____ GIVEN RECORDS

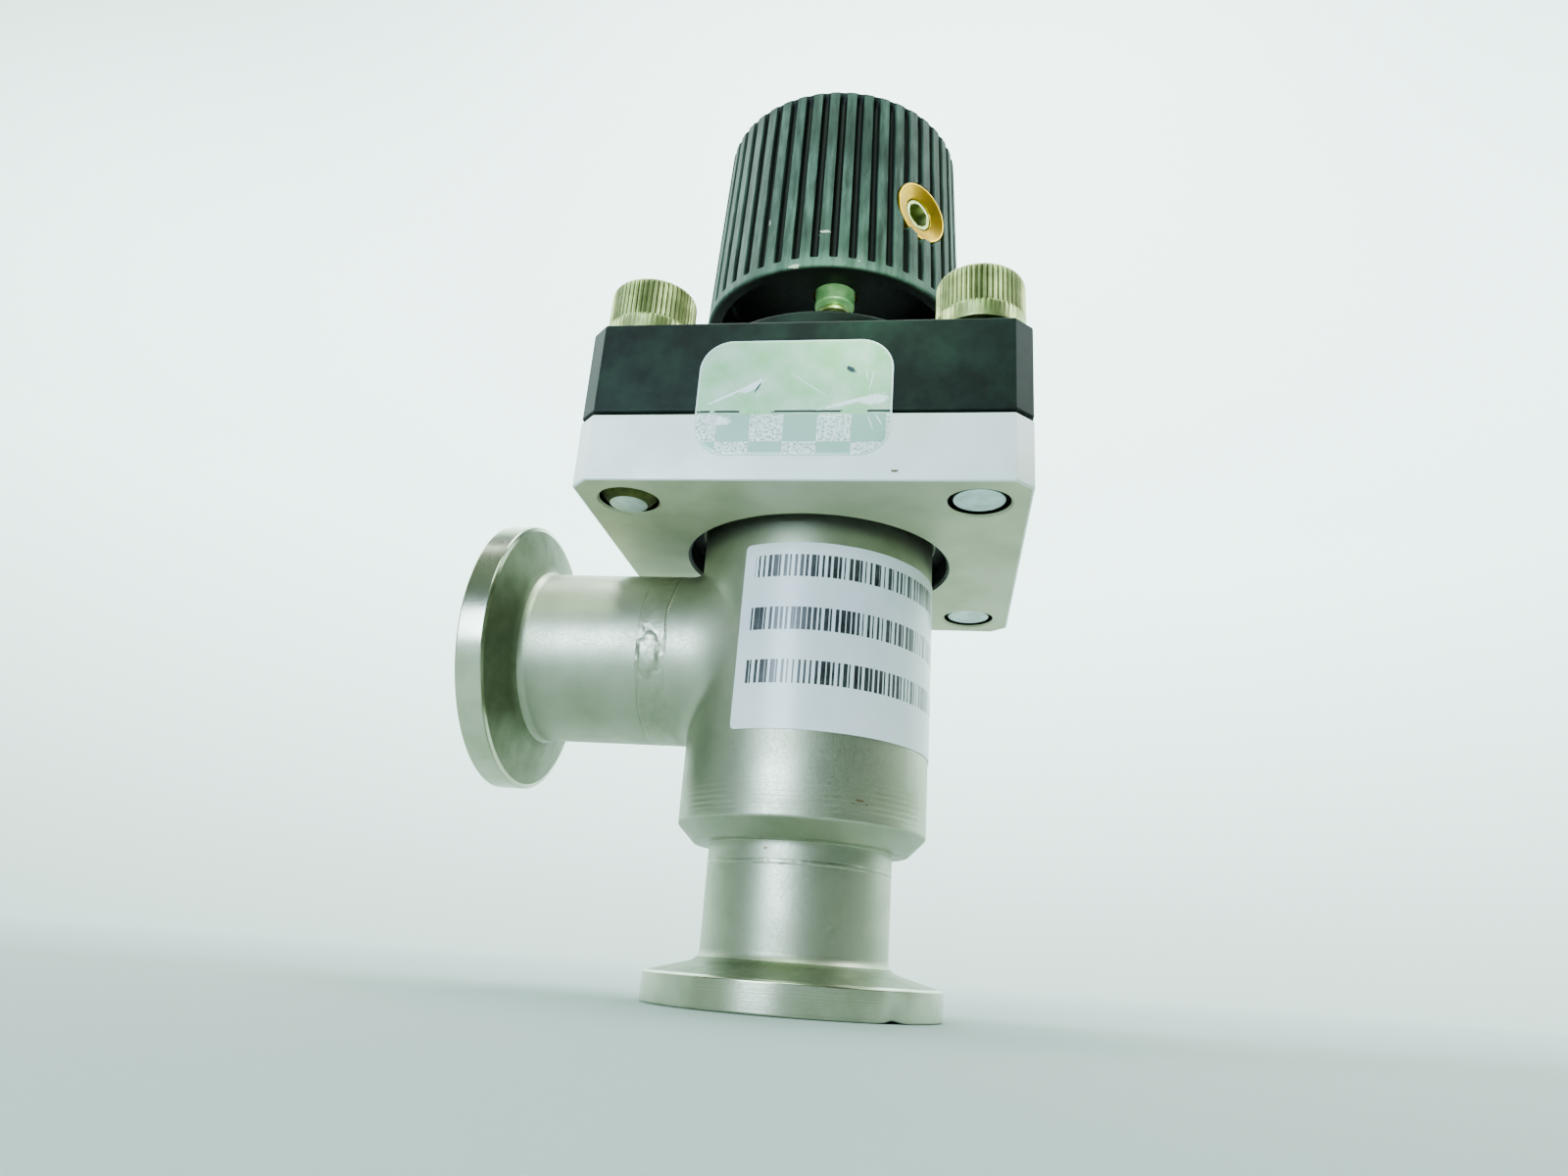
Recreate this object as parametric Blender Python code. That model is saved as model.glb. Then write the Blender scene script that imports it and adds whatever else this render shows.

________
____ GIVEN RECORDS

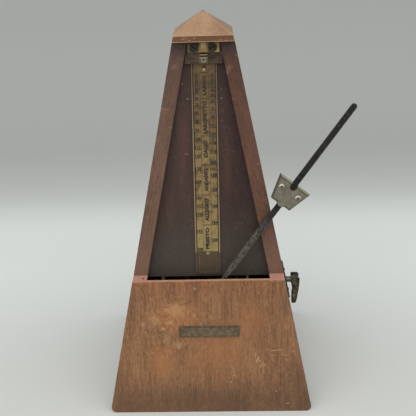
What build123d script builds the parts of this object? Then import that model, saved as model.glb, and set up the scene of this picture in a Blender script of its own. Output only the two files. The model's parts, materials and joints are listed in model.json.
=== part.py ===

________
____ GIVEN RECORDS

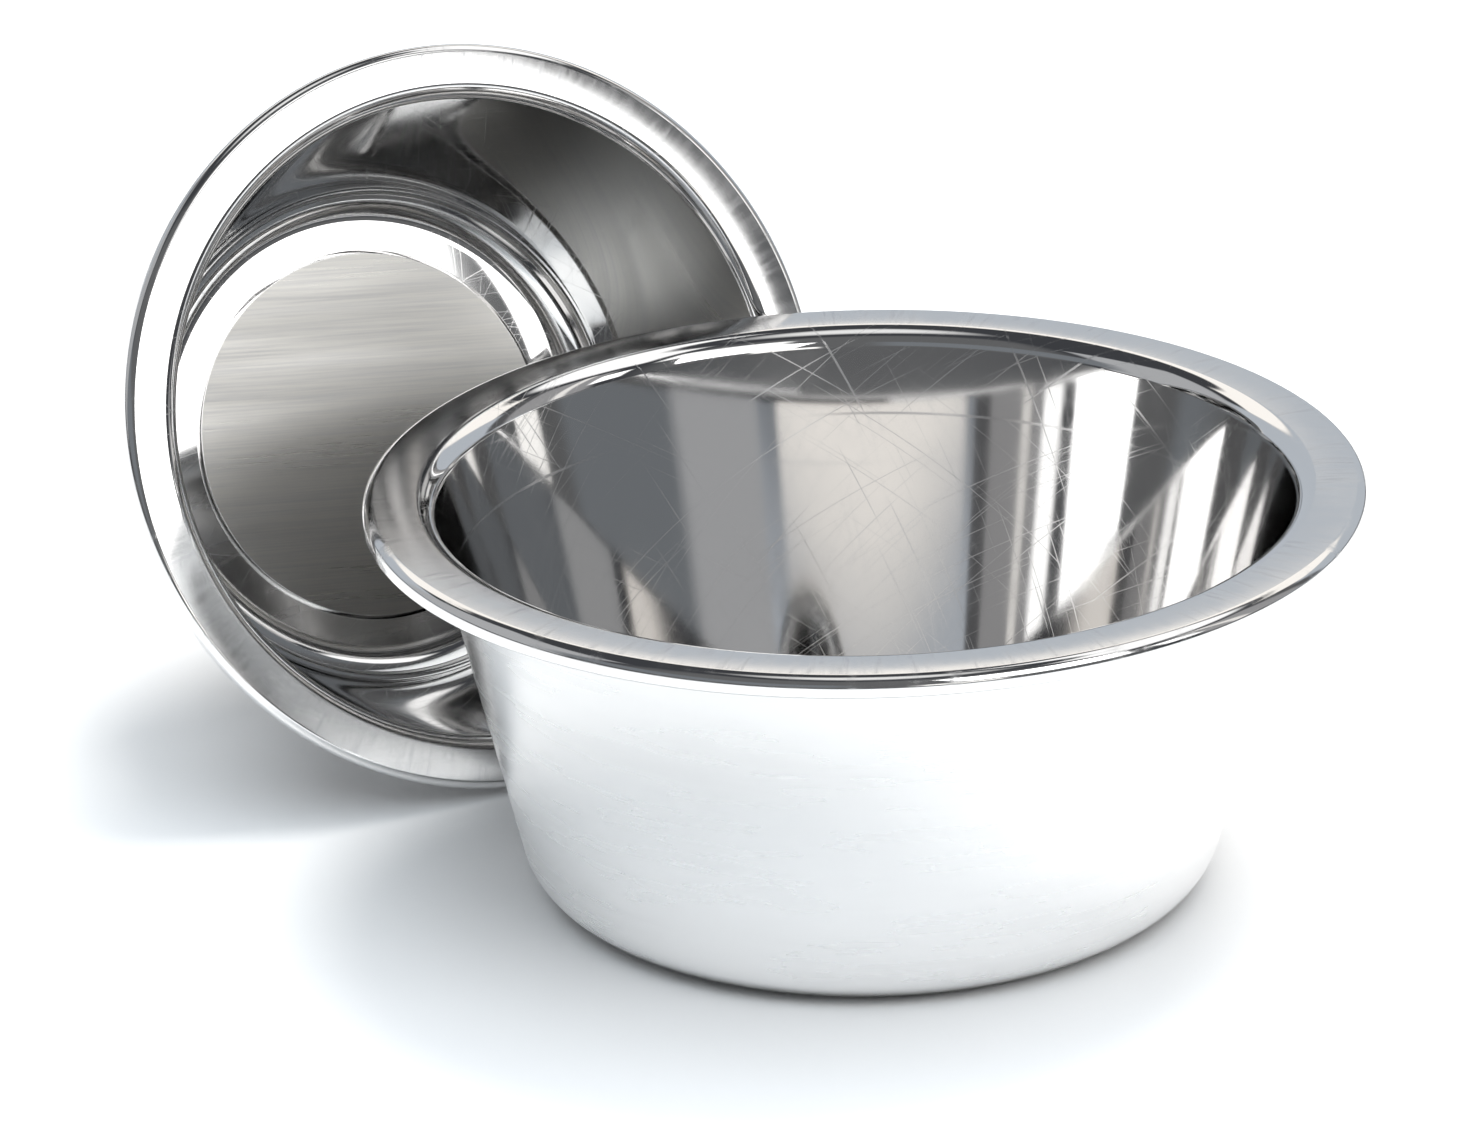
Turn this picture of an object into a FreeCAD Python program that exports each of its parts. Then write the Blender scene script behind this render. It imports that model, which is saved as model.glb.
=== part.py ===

________

Find the string "this" in the entries above and return each line that holds it.

Recreate this object as parametric Blender Python code. That model is saved as model.glb. Then write the Blender scene script that imports it and adds whatever else this render shows.
What build123d script builds the parts of this object? Then import that model, saved as model.glb, and set up the scene of this picture in a Blender script of its own. Output only the two files. The model's parts, materials and joints are listed in model.json.
Turn this picture of an object into a FreeCAD Python program that exports each of its parts. Then write the Blender scene script behind this render. It imports that model, which is saved as model.glb.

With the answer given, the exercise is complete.